Today we turn our attention to the General Manager for Leicestershire at EMAS, Richard Lyne who started his career in the NHS as a nurse in September 2000. Richard has been with EMAS just over three years since joining in April 2017.
He tells us his story:
“Throughout my school years, the thought of becoming a nurse never crossed my mind and I never had the ‘vocation’ that many others often talk about. I always wanted to work in IT and this is how my career developed.
“However, following my father being admitted into hospital, I spent time talking to and observing the work of the ward nursing staff and this is where the draw of the nursing profession started. After reflecting on my own values, what I wanted out of a career but also what I could contribute as an individual, I felt that a move into nursing would be a positive step and give me the human connection that my previous roles in IT lacked.
“My advice to those considering a career in nursing is to spend as much time and experience as many areas of nursing and healthcare as possible and not look to specialise too soon.
“Although as part of my training I had placements in most clinical specialities, once I had qualified I had a career path which focused on emergency medicine/acute cardiology and often look back and wish I had moved around different specialities and areas to gain a wide experience of nursing care as possible.
“For me the biggest change in nursing has been public expectations of healthcare. The world has moved on so much in terms of information available and the speed at which things can be available. When you can order something online and have it delivered within 24 hours, the public expect their healthcare to be as quick. The internet has given everyone the capability to find out information about their symptoms, which can often come at odds with our own clinical decision making.
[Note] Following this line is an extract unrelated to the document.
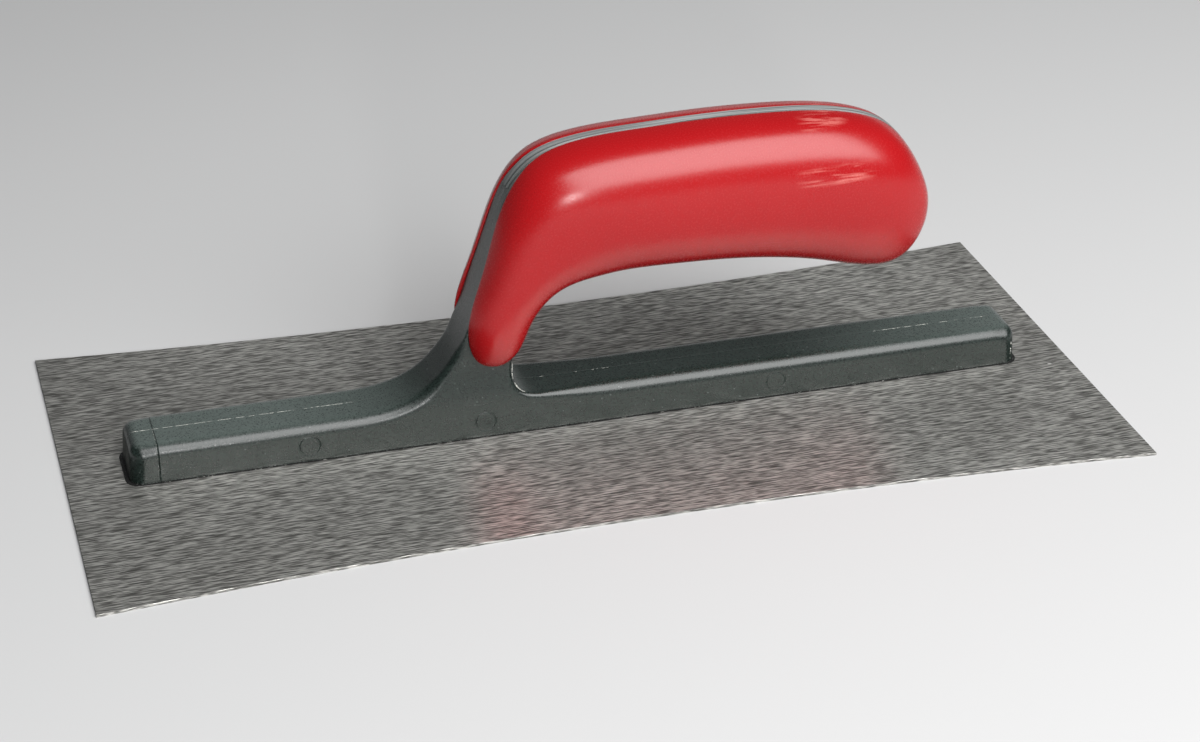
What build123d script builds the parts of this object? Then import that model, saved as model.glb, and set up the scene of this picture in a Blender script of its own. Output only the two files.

This has resulted in me developing communication skills with patients and developing clinical relationships being more about a partnership rather than that of a directive/expert relationship.
“Putting aside the current Coronavirus pandemic which I suspect may become the ‘new’ greatest challenge of my career, I would say it was moving from a direct clinical role into my first clinical management role.
“This brought a different perspective and different challenges, so I no longer had to look after one or two patients and a small team, but I now found myself responsible for budgets, meeting key performance indicators and ensuring clinical leadership.
“In the early days it sometimes felt like a tug of war game pulled between needs of patients and the needs of the organisation, however overtime I learnt that the two aren’t mutually exclusive and the key is that both are the same thing.
“I can honestly say that the highlight of my career was joining EMAS. As I moved into hospital/nursing management roles, these took me further away from the patients and joining EMAS brought this back for me, making me realise why we all do our jobs in the health service.
“This role allows me to spend time working clinically with patients and it is an incredible privilege to work as a nurse, but even more so in a pre-hospital environment with the trust that our patients put in us at their most vulnerable and frightened times. It is also a role that has kept me developing clinically but also developing and driving our services across the division that are patient focused and clinically driven."